>> Start The input

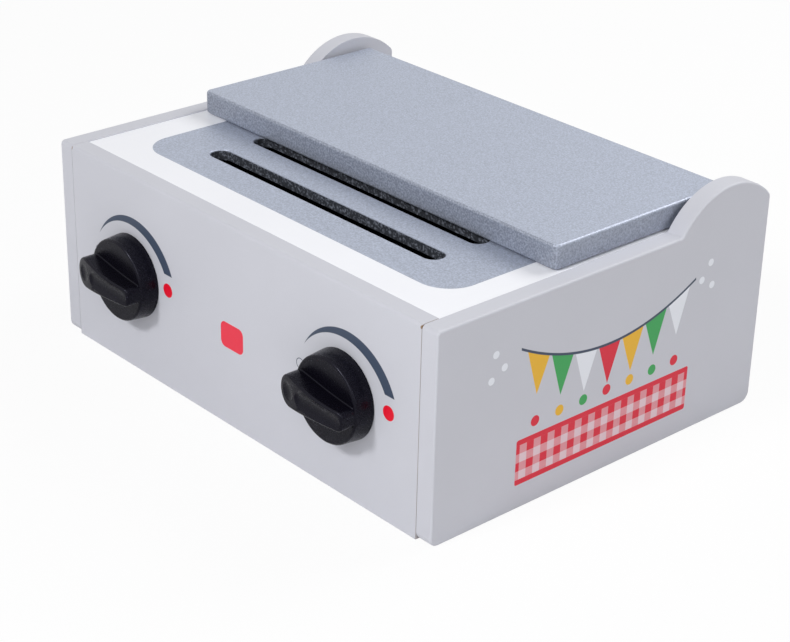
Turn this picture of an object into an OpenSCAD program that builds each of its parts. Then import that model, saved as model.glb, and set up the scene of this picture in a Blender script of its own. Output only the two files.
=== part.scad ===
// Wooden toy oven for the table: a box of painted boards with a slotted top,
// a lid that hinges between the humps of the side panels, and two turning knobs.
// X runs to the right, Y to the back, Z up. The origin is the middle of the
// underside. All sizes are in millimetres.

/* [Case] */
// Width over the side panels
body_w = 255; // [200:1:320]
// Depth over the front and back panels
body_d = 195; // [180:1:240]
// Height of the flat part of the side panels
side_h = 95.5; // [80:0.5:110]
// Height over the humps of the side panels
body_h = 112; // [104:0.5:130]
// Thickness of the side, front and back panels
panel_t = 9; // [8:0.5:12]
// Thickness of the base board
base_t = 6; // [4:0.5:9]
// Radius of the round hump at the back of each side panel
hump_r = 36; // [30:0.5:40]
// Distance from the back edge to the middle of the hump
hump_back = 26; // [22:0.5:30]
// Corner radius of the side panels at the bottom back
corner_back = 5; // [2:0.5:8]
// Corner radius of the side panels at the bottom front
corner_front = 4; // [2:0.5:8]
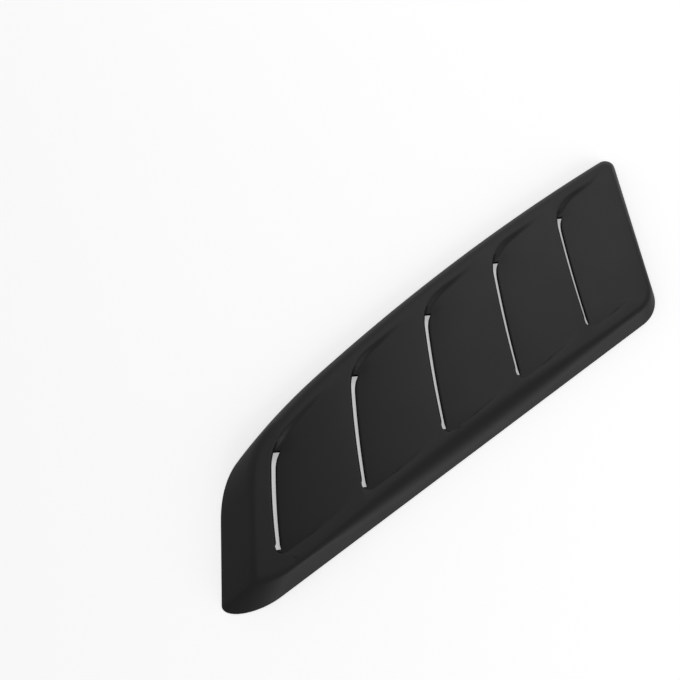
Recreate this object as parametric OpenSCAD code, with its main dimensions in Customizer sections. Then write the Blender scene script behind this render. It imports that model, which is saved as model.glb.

>> End The input

▸ **Exercise brief**: Show the data once more, exactly as it was written.

▸ **Exercise solution**:
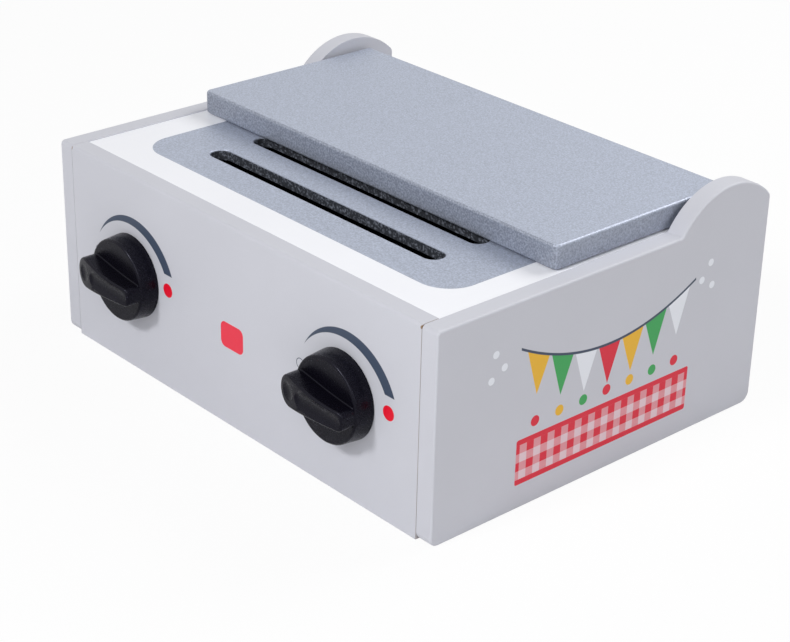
Turn this picture of an object into an OpenSCAD program that builds each of its parts. Then import that model, saved as model.glb, and set up the scene of this picture in a Blender script of its own. Output only the two files.
=== part.scad ===
// Wooden toy oven for the table: a box of painted boards with a slotted top,
// a lid that hinges between the humps of the side panels, and two turning knobs.
// X runs to the right, Y to the back, Z up. The origin is the middle of the
// underside. All sizes are in millimetres.

/* [Case] */
// Width over the side panels
body_w = 255; // [200:1:320]
// Depth over the front and back panels
body_d = 195; // [180:1:240]
// Height of the flat part of the side panels
side_h = 95.5; // [80:0.5:110]
// Height over the humps of the side panels
body_h = 112; // [104:0.5:130]
// Thickness of the side, front and back panels
panel_t = 9; // [8:0.5:12]
// Thickness of the base board
base_t = 6; // [4:0.5:9]
// Radius of the round hump at the back of each side panel
hump_r = 36; // [30:0.5:40]
// Distance from the back edge to the middle of the hump
hump_back = 26; // [22:0.5:30]
// Corner radius of the side panels at the bottom back
corner_back = 5; // [2:0.5:8]
// Corner radius of the side panels at the bottom front
corner_front = 4; // [2:0.5:8]
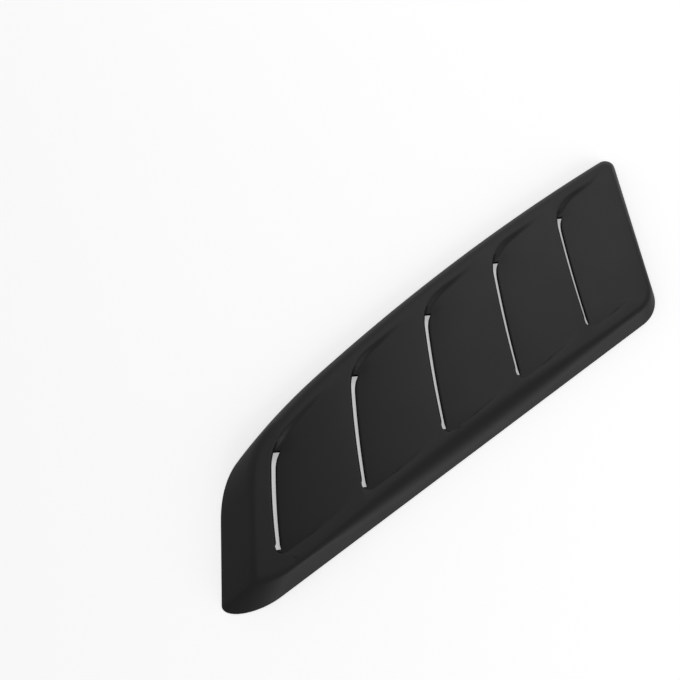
Recreate this object as parametric OpenSCAD code, with its main dimensions in Customizer sections. Then write the Blender scene script behind this render. It imports that model, which is saved as model.glb.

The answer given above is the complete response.